### THE PROBLEM
It is required that all of the data be written out exactly.
-- Start DATASET EXCERPT --
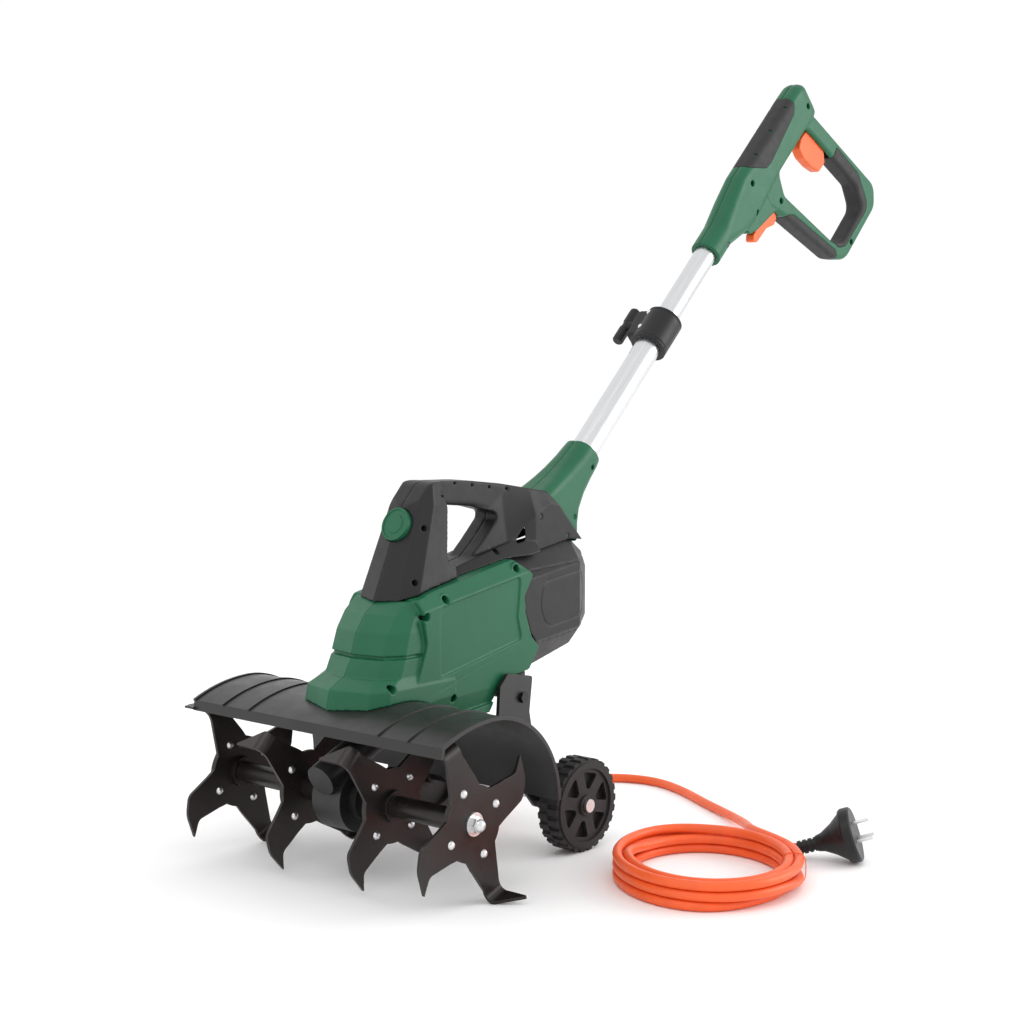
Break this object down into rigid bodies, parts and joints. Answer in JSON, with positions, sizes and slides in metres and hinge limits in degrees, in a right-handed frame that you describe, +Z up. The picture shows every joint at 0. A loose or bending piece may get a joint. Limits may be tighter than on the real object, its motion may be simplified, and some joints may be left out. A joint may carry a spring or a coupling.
{
  "type": "electric garden tiller",
  "caption": "Upright electric garden tiller: moulded motor housing over guarded hooked tines, transport wheels, telescopic pole with a D-shaped handle, coiled mains cord and plug.",
  "frame": {"origin": "on the ground under the middle of the machine's bounding box, cord left out", "axes": "+X along the tine axle to the operator's right, +Y back towards the operator and the handle, +Z up"},
  "size_m": [0.7084, 1.2894, 1.0473],
  "materials": {
    "green_plastic": "satin moulded plastic, dark green",
    "dark_plastic": "fine matt moulded plastic, dark grey",
    "black_plastic": "matt black plastic",
    "soft_grip": "soft moulded grip, dark grey",
    "orange_plastic": "satin orange plastic",
    "cord_sheath": "satin orange cable sheath",
    "tube_metal": "bright anodised",
    "black_steel": "satin black powder coat",
    "bright_steel": "zinc plated",
    "black_bolt": "blackened steel",
    "cast_case": "die cast, painted black",
    "bronze": "bronze gear",
    "copper_iron": "laminated iron with copper windings",
    "carbon": "carbon brush",
    "wheel_plastic": "matt black moulded wheel"
  },
  "bodies": {
    "chassis": {"body_shell_left": "green_plastic", "body_shell_right": "green_plastic", "upper_housing_left": "dark_plastic", "upper_housing_right": "dark_plastic", "motor_cover_left": "dark_plastic", "motor_cover_right": "dark_plastic", "boot_left": "green_plastic", "boot_right": "green_plastic", "badge_cap": "green_plastic", "lower_tube": "tube_metal", "guide_bush": "black_plastic", "pole_clamp": "black_plastic", "clamp_screws": "bright_steel", "tine_guard": "black_steel", "gear_case_left": "cast_case", "gear_case_right": "cast_case", "drive_bearings": "bright_steel", "axle_seals": "soft_grip", "stator": "copper_iron", "motor_end_bracket": "cast_case", "brushes": "carbon", "wheel_bracket": "black_steel", "wheel_pivot_pin": "bright_steel", "housing_screws": "black_bolt", "cord_gland": "black_plastic", "cord_run": "cord_sheath", "cord_coil": "cord_sheath", "cord_tail": "cord_sheath", "plug_body": "black_plastic", "plug_pins": "bright_steel"},
    "motor_rotor": {"motor_shaft": "bright_steel", "armature": "copper_iron", "cooling_fan": "black_plastic"},
    "tine_rotor": {"tine_shaft": "bright_steel", "worm_wheel": "bronze", "tine_hubs": "black_steel", "tine_outer_left": "black_steel", "tine_inner_left": "black_steel", "tine_inner_right": "black_steel", "tine_outer_right": "black_steel", "tine_bolts": "bright_steel", "axle_end_nuts": "bright_steel"},
    "wheel_frame": {"wheel_arms": "black_steel", "wheel_axle": "bright_steel", "axle_spacers": "black_plastic", "hub_caps": "bright_steel"},
    "left_wheel": {"wheel_left": "wheel_plastic"},
    "right_wheel": {"wheel_right": "wheel_plastic"},
    "upper_pole": {"upper_tube": "tube_metal", "handle_shell_left": "green_plastic", "handle_shell_right": "green_plastic", "grip_pad": "soft_grip", "loop_pads": "soft_grip", "switch": "black_plastic", "trigger_pins": "bright_steel", "return_springs": "bright_steel", "handle_screws": "black_bolt"},
    "trigger": {"trigger": "orange_plastic"},
    "lock_lever": {"lock_lever": "orange_plastic"},
    "clamp_knob": {"clamp_knob": "black_plastic"}
  },
  "joints": [
    {"name": "tine_spin", "type": "hinge", "parent": "chassis", "child": "tine_rotor", "pos_m": [0, -0.555, 0.1], "axis": [1, 0, 0], "continuous": true},
    {"name": "motor_spin", "type": "hinge", "parent": "chassis", "child": "motor_rotor", "pos_m": [0, -0.5733, 0.14111], "axis": [0, 0.9135, 0.4067], "continuous": true},
    {"name": "wheel_swing", "type": "hinge", "parent": "chassis", "child": "wheel_frame", "pos_m": [0, -0.319, 0.197], "axis": [1, 0, 0], "range_deg": [0, 40]},
    {"name": "left_wheel_spin", "type": "hinge", "parent": "wheel_frame", "child": "left_wheel", "pos_m": [-0.1345, -0.28, 0.0605], "axis": [1, 0, 0], "continuous": true},
    {"name": "right_wheel_spin", "type": "hinge", "parent": "wheel_frame", "child": "right_wheel", "pos_m": [0.1345, -0.28, 0.0605], "axis": [1, 0, 0], "continuous": true},
    {"name": "pole_slide", "type": "slide", "parent": "chassis", "child": "upper_pole", "axis": [0, 0.7181, 0.6959], "range_m": [-0.105, 0.105]},
    {"name": "clamp_knob_turn", "type": "hinge", "parent": "chassis", "child": "clamp_knob", "pos_m": [-0.05, 0.0741, 0.67159], "axis": [1, 0, 0], "range_deg": [0, 270]},
    {"name": "trigger_squeeze", "type": "hinge", "parent": "upper_pole", "child": "trigger", "pos_m": [0, 0.45516, 0.97959], "axis": [1, 0, 0], "range_deg": [0, 8], "stiffness_Nm_per_rad": 0.8, "springref_deg": -2.86},
    {"name": "lock_lever_squeeze", "type": "hinge", "parent": "upper_pole", "child": "lock_lever", "pos_m": [0, 0.33865, 0.85554], "axis": [-1, 0, 0], "range_deg": [0, 10], "stiffness_Nm_per_rad": 0.8, "springref_deg": -2.86}
  ],
  "couplings": [
    {"joint": "motor_spin", "follows": "tine_spin", "ratio": 40}
  ]
}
-- End DATASET EXCERPT --
### SOLVED EXERCISE
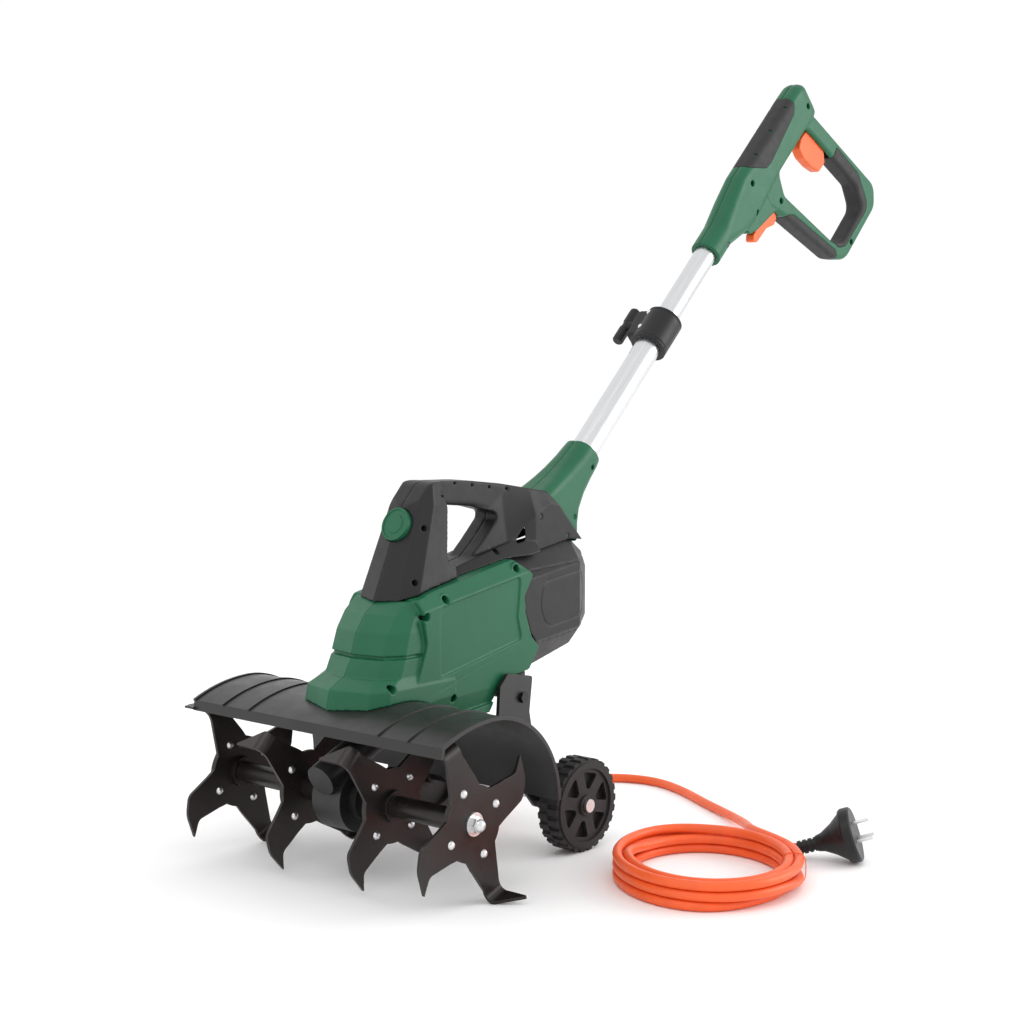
Break this object down into rigid bodies, parts and joints. Answer in JSON, with positions, sizes and slides in metres and hinge limits in degrees, in a right-handed frame that you describe, +Z up. The picture shows every joint at 0. A loose or bending piece may get a joint. Limits may be tighter than on the real object, its motion may be simplified, and some joints may be left out. A joint may carry a spring or a coupling.
{
  "type": "electric garden tiller",
  "caption": "Upright electric garden tiller: moulded motor housing over guarded hooked tines, transport wheels, telescopic pole with a D-shaped handle, coiled mains cord and plug.",
  "frame": {"origin": "on the ground under the middle of the machine's bounding box, cord left out", "axes": "+X along the tine axle to the operator's right, +Y back towards the operator and the handle, +Z up"},
  "size_m": [0.7084, 1.2894, 1.0473],
  "materials": {
    "green_plastic": "satin moulded plastic, dark green",
    "dark_plastic": "fine matt moulded plastic, dark grey",
    "black_plastic": "matt black plastic",
    "soft_grip": "soft moulded grip, dark grey",
    "orange_plastic": "satin orange plastic",
    "cord_sheath": "satin orange cable sheath",
    "tube_metal": "bright anodised",
    "black_steel": "satin black powder coat",
    "bright_steel": "zinc plated",
    "black_bolt": "blackened steel",
    "cast_case": "die cast, painted black",
    "bronze": "bronze gear",
    "copper_iron": "laminated iron with copper windings",
    "carbon": "carbon brush",
    "wheel_plastic": "matt black moulded wheel"
  },
  "bodies": {
    "chassis": {"body_shell_left": "green_plastic", "body_shell_right": "green_plastic", "upper_housing_left": "dark_plastic", "upper_housing_right": "dark_plastic", "motor_cover_left": "dark_plastic", "motor_cover_right": "dark_plastic", "boot_left": "green_plastic", "boot_right": "green_plastic", "badge_cap": "green_plastic", "lower_tube": "tube_metal", "guide_bush": "black_plastic", "pole_clamp": "black_plastic", "clamp_screws": "bright_steel", "tine_guard": "black_steel", "gear_case_left": "cast_case", "gear_case_right": "cast_case", "drive_bearings": "bright_steel", "axle_seals": "soft_grip", "stator": "copper_iron", "motor_end_bracket": "cast_case", "brushes": "carbon", "wheel_bracket": "black_steel", "wheel_pivot_pin": "bright_steel", "housing_screws": "black_bolt", "cord_gland": "black_plastic", "cord_run": "cord_sheath", "cord_coil": "cord_sheath", "cord_tail": "cord_sheath", "plug_body": "black_plastic", "plug_pins": "bright_steel"},
    "motor_rotor": {"motor_shaft": "bright_steel", "armature": "copper_iron", "cooling_fan": "black_plastic"},
    "tine_rotor": {"tine_shaft": "bright_steel", "worm_wheel": "bronze", "tine_hubs": "black_steel", "tine_outer_left": "black_steel", "tine_inner_left": "black_steel", "tine_inner_right": "black_steel", "tine_outer_right": "black_steel", "tine_bolts": "bright_steel", "axle_end_nuts": "bright_steel"},
    "wheel_frame": {"wheel_arms": "black_steel", "wheel_axle": "bright_steel", "axle_spacers": "black_plastic", "hub_caps": "bright_steel"},
    "left_wheel": {"wheel_left": "wheel_plastic"},
    "right_wheel": {"wheel_right": "wheel_plastic"},
    "upper_pole": {"upper_tube": "tube_metal", "handle_shell_left": "green_plastic", "handle_shell_right": "green_plastic", "grip_pad": "soft_grip", "loop_pads": "soft_grip", "switch": "black_plastic", "trigger_pins": "bright_steel", "return_springs": "bright_steel", "handle_screws": "black_bolt"},
    "trigger": {"trigger": "orange_plastic"},
    "lock_lever": {"lock_lever": "orange_plastic"},
    "clamp_knob": {"clamp_knob": "black_plastic"}
  },
  "joints": [
    {"name": "tine_spin", "type": "hinge", "parent": "chassis", "child": "tine_rotor", "pos_m": [0, -0.555, 0.1], "axis": [1, 0, 0], "continuous": true},
    {"name": "motor_spin", "type": "hinge", "parent": "chassis", "child": "motor_rotor", "pos_m": [0, -0.5733, 0.14111], "axis": [0, 0.9135, 0.4067], "continuous": true},
    {"name": "wheel_swing", "type": "hinge", "parent": "chassis", "child": "wheel_frame", "pos_m": [0, -0.319, 0.197], "axis": [1, 0, 0], "range_deg": [0, 40]},
    {"name": "left_wheel_spin", "type": "hinge", "parent": "wheel_frame", "child": "left_wheel", "pos_m": [-0.1345, -0.28, 0.0605], "axis": [1, 0, 0], "continuous": true},
    {"name": "right_wheel_spin", "type": "hinge", "parent": "wheel_frame", "child": "right_wheel", "pos_m": [0.1345, -0.28, 0.0605], "axis": [1, 0, 0], "continuous": true},
    {"name": "pole_slide", "type": "slide", "parent": "chassis", "child": "upper_pole", "axis": [0, 0.7181, 0.6959], "range_m": [-0.105, 0.105]},
    {"name": "clamp_knob_turn", "type": "hinge", "parent": "chassis", "child": "clamp_knob", "pos_m": [-0.05, 0.0741, 0.67159], "axis": [1, 0, 0], "range_deg": [0, 270]},
    {"name": "trigger_squeeze", "type": "hinge", "parent": "upper_pole", "child": "trigger", "pos_m": [0, 0.45516, 0.97959], "axis": [1, 0, 0], "range_deg": [0, 8], "stiffness_Nm_per_rad": 0.8, "springref_deg": -2.86},
    {"name": "lock_lever_squeeze", "type": "hinge", "parent": "upper_pole", "child": "lock_lever", "pos_m": [0, 0.33865, 0.85554], "axis": [-1, 0, 0], "range_deg": [0, 10], "stiffness_Nm_per_rad": 0.8, "springref_deg": -2.86}
  ],
  "couplings": [
    {"joint": "motor_spin", "follows": "tine_spin", "ratio": 40}
  ]
}